Improving the Lives of Cancer Patients by Identifying Existing Non-Cancer Generic Drugs

Improving the Lives of Cancer Patients by Identifying Existing Non-Cancer Generic Drugs

Reboot Rx is the tech nonprofit startup dedicated to fast-tracking the development of affordable cancer treatments. Their strategy leverages repurposed generic drugs, AI technology, and innovative funding models. 50 technology changemakers developed automated methods to extract and store patient counts and study results from unstructured text in published clinical studies.


The problem

Reboot Rx is solving a big problem. Each year worldwide, 17 MILLION people are diagnosed with cancer, 10 MILLION people die from cancer, and $1 TRILLION is spent on cancer care.


AI cancer drugs

Source: Reboot Rx

Clinical studies, like clinical trials and observational studies, assess whether a drug intervention is effective for treating a disease. Many clinical studies have evaluated non-cancer generic drugs for the treatment of cancer. Reboot Rx is interested in synthesizing information from publications describing these studies in order to identify the most promising repurposing opportunities.

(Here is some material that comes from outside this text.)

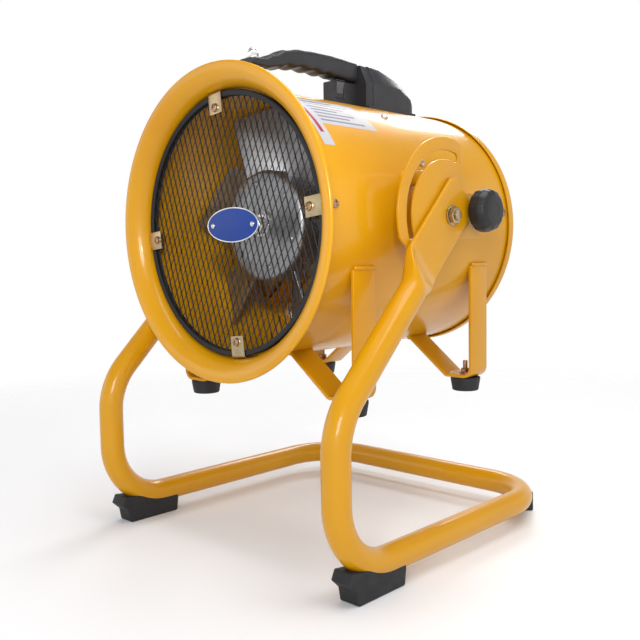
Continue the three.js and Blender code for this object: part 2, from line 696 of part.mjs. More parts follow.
// Circular arc that rounds a corner between two straight runs.
class Bend extends THREE.Curve {
  constructor(corner, before, after, radius) {
    super();
    this.inward = before.clone().sub(corner).normalize();
    this.outward = after.clone().sub(corner).normalize();
    const half = this.inward.angleTo(this.outward) / 2;
    this.setback = radius / Math.tan(half);
    this.radius = radius;
    this.sweep = Math.PI - 2 * half;
    const toCentre = this.inward.clone().add(this.outward).normalize();
    this.centre = corner.clone().addScaledVector(toCentre, radius / Math.sin(half));
    this.start = corner.clone().addScaledVector(this.inward, this.setback);
    this.end = corner.clone().addScaledVector(this.outward, this.setback);
  }

  getPoint(t, target = new THREE.Vector3()) {
    const spoke = this.start.clone().sub(this.centre);
    const travel = this.inward.clone().multiplyScalar(-this.radius);
    const angle = t * this.sweep;
    return target.copy(this.centre)
      .addScaledVector(spoke, Math.cos(angle)).addScaledVector(travel, Math.sin(angle));
  }
}

function roundedPath(points, radii) {
  const path = new THREE.CurvePath();
  let from = points[0];
  for (let i = 1; i < points.length - 1; i += 1) {
    const arc = new Bend(points[i], points[i - 1], points[i + 1], radii[i - 1]);
    path.add(new THREE.LineCurve3(from, arc.start));
    path.add(arc);
    from = arc.end;
  }
  path.add(new THREE.LineCurve3(from, points[points.length - 1]));
  return path;
}

// The sloping arm rises at 45 degrees from the knee to the pivot.
const armAngle = Math.PI / 4;
const kneeZ = pivot.z - (pivot.y - tube.front);
const armPoint = (u, v, x) => vec(
  x, pivot.y + u * Math.cos(armAngle) - v * Math.sin(armAngle),
  pivot.z + u * Math.sin(armAngle) + v * Math.cos(armAngle));

// Flattened end of the tube: round at its lower end, then a flat bar with a rounded tip.
function flattenedArm() {
  const flatX = arm.inner + arm.thickness / 2;
  const stations = [
    // distance from the pivot, half width, half thickness, middle, squareness
    [arm.roundEnd - 8, tube.radius, tube.radius, tube.halfSpan, 2],
    [arm.roundEnd, tube.radius, tube.radius, tube.halfSpan, 2],
    [-92, 18.5, 12.5, 187.5, 2.4], [-82, 23, 7.5, 184, 3.4],
    [arm.flatEnd, arm.halfWidth, arm.thickness / 2, flatX, 8],
    [arm.tip - 8, arm.halfWidth, arm.thickness / 2, flatX, 8],
    [arm.tip - 3.8, arm.halfWidth - 1.2, arm.thickness / 2, flatX, 8],
    [arm.tip - 1.2, arm.halfWidth - 3.8, arm.thickness / 2, flatX, 8],
    [arm.tip, arm.halfWidth - 8, arm.thickness / 2, flatX, 8],
  ];
  const loops = stations.map(([u, halfWidth, halfThickness, x, power]) => {
    const loop = [];
    for (let i = 0; i < 16; i += 1) {
      const t = (i / 16) * 2 * Math.PI + Math.PI / 16;
      const squared = (value) => Math.sign(value) * Math.abs(value) ** (2 / power);
      loop.push(armPoint(
        u, halfWidth * squared(Math.cos(t)), x + halfThickness * squared(Math.sin(t))));
    }
    return loop;
  });
  const hole = rod(
    vec(160, pivot.y, pivot.z), vec(210, pivot.y, pivot.z), pivot.boltRadius + 0.5, 16);
  return cut(loft(loops), hole);
}

function standFrame() {
  const { halfSpan, front, rear, level } = tube;
  const half = [
    armPoint(arm.roundEnd - 4, 0, halfSpan), vec(halfSpan, front, kneeZ),
    vec(halfSpan, front, level), vec(halfSpan, rear, level),
  ];
  const mirrored = half.map((p) => vec(-p.x, p.y, p.z)).reverse();
  const path = roundedPath([...half, ...mirrored],
    [bend.knee, bend.front, bend.corner, bend.corner, bend.front, bend.knee]);
  const section = new THREE.Shape().absarc(0, 0, tube.radius, 0, 2 * Math.PI);
  const run = new THREE.ExtrudeGeometry(section, {
    steps: 68, curveSegments: 5, bevelEnabled: false, extrudePath: path,
  });
  return join(run, flattenedArm(), onSide(-1, flattenedArm()));
}

// Rubber block under the tube, drawn along Y with its stepped nose at the low end.
function standFootBlock() {
  const { height, length } = standFoot;
  const outline = new THREE.Shape([
    new THREE.Vector2(0, FLOOR), new THREE.Vector2(length, FLOOR),
    new THREE.Vector2(length + 3, FLOOR + height + 2), new THREE.Vector2(length, FLOOR + height + 8),
    new THREE.Vector2(-8, FLOOR + height + 18), new THREE.Vector2(-13, FLOOR + height + 8),
    new THREE.Vector2(-3, FLOOR + height - 1),
  ]);
  return extrudeAlongX(outline, -standFoot.halfWidth, 2 * standFoot.halfWidth);
}

// Short rubber block under a rear corner of the tube, along the corner's diagonal tangent.
function cornerFootBlock() {
  const { halfLength, x, y, top } = cornerFoot;
  const low = vec(-halfLength, -standFoot.halfWidth, FLOOR);
  const high = vec(halfLength, standFoot.halfWidth, FLOOR + top);
  return block(low, high).rotateZ(-Math.PI / 4).translate(x, y, 0);
}

function tubeSpace() {
  const { halfSpan, front, rear, level } = tube;
  const path = roundedPath([
    vec(halfSpan, front, level + 140), vec(halfSpan, front, level), vec(halfSpan, rear, level),
    vec(-halfSpan, rear, level), vec(-halfSpan, front, level), vec(-halfSpan, front, level + 140),
  ], [bend.front, bend.corner, bend.corner, bend.front]);
  const section = new THREE.Shape().absarc(0, 0, tube.radius + 1.4, 0, 2 * Math.PI);
  return new THREE.ExtrudeGeometry(section, {
    steps: 80, curveSegments: 6, bevelEnabled: false, extrudePath: path,
  });
}

piece("stand_frame", standFrame(), yellowPaint);
const clearTube = tubeSpace();
SIDES.forEach(([name, side]) => {
  const frontFoot = standFootBlock().translate(tube.halfSpan, standFoot.start, 0);
  piece(`stand_foot_front_${name}`, cut(onSide(side, frontFoot), clearTube), rubber);
  piece(`stand_foot_rear_${name}`, cut(onSide(side, cornerFootBlock()), clearTube), rubber);
});

export default fan;
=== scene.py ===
from math import ceil, copysign, cos, pi, radians, sin, sqrt, tan

import bmesh
import bpy
from mathutils import Matrix, Vector


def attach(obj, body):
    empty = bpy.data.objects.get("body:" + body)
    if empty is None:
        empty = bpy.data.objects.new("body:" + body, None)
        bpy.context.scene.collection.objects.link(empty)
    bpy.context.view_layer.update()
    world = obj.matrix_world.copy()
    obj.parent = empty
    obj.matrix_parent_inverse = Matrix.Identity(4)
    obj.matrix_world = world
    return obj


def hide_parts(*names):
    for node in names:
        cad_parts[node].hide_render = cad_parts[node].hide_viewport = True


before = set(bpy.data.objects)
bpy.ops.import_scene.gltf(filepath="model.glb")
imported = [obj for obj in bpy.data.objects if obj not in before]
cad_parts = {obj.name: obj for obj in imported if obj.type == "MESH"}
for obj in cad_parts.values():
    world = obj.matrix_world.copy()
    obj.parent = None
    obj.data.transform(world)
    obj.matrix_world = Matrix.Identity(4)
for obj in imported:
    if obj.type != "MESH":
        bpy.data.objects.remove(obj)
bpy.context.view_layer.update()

# The fan's own frame, in millimetres: Y along the fan axis from the inlet guard, Z up from the axis.
INLET_TO_ORIGIN = 153.0
AXIS_HEIGHT = 364.0
TO_ROW = Matrix.Scale(0.001, 4) @ Matrix.Translation((0, -INLET_TO_ORIGIN, AXIS_HEIGHT))
FLOOR = -AXIS_HEIGHT
SIDES = (("right", 1), ("left", -1))


def add_object(name, data):
    obj = bpy.data.objects.new(name, data)
    bpy.context.scene.collection.objects.link(obj)
    return obj


# ---- Camera ----

CAMERA_TURNS = (43.694, 4.432, -0.938)  # azimuth, elevation and roll, in degrees
CAMERA_PLACE = (0.691, -0.7367, 0.3284)
LENS = 46.13


def make_camera():
    azimuth, elevation, roll = (radians(v) for v in CAMERA_TURNS)
    back = Vector((
        sin(azimuth) * cos(elevation),
        -cos(azimuth) * cos(elevation),
        sin(elevation)))
    level = Vector((cos(azimuth), sin(azimuth), 0))
    upright = back.cross(level)
    right = cos(roll) * level + sin(roll) * upright
    up = -sin(roll) * level + cos(roll) * upright
    data = bpy.data.cameras.new("camera")
    data.sensor_width = 36
    data.lens = LENS
    data.clip_start = 0.01
    camera = add_object("camera", data)
    camera.matrix_world = (
        Matrix.Translation(CAMERA_PLACE) @ Matrix((right, up, back)).transposed().to_4x4())
    bpy.context.scene.camera = camera


make_camera()


# ---- Materials ----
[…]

Publications of clinical studies report numerical values, including patient counts (referred to as ‘sample size’) and study results (referred to as ’outcome measures’), in an unstructured narrative text format. The goal of this project was to automatically extract these values and store them in a structured format for analysis.

For example, the sentence “the overall response rate was 45% and 30% with metformin and pravastatin respectively” reports the response to two drugs, metformin, and pravastatin, in a patient population. Reboot Rx wanted to extract the numerical outcome measures (45% and 30%) from the text and label these values with an outcome label (‘response rate’). The level of difficulty of this task can range from easy to very challenging depending on the type and scope of the clinical study. Clinical studies reporting a single outcome by evaluating two treatment groups would be considered easy to tackle. On the other hand, clinical trials with multiple comparison groups (three or more drug arms evaluated simultaneously) or studies with drug combinations (each intervention arm containing two or more drugs) can add complexity to the task. 

Current NLP techniques and language models do a reasonable job of extracting numerical values. But these methods are not tailored for the specific task proposed above. To label extracted values with a high level of accuracy, participants needed to enhance supervised and semi-supervised modeling techniques by applying unique rules-based methods and/or curating a training dataset of labeled data.


The project outcomes

The team built an automated data extraction and classification exercise to create a structured database, at scale, of outcome measures contained in text-based clinical study abstracts. Data extraction is limited to text contained in study abstracts (not using the full study text). Reboot Rx provided a list of clinical studies with study ID, title, and abstract. To contain the scope of this exercise, Reboot Rx provided a list of outcome measures, outcome labels, and expected data format (%, months, days) for extraction. The accuracy of extracted data and labels was evaluated using a test dataset curated by the Reboot Rx team. 

Project outcomes included machine learning models to classify defined variables, curated training annotations, and extracted datasets using an NLP pipeline.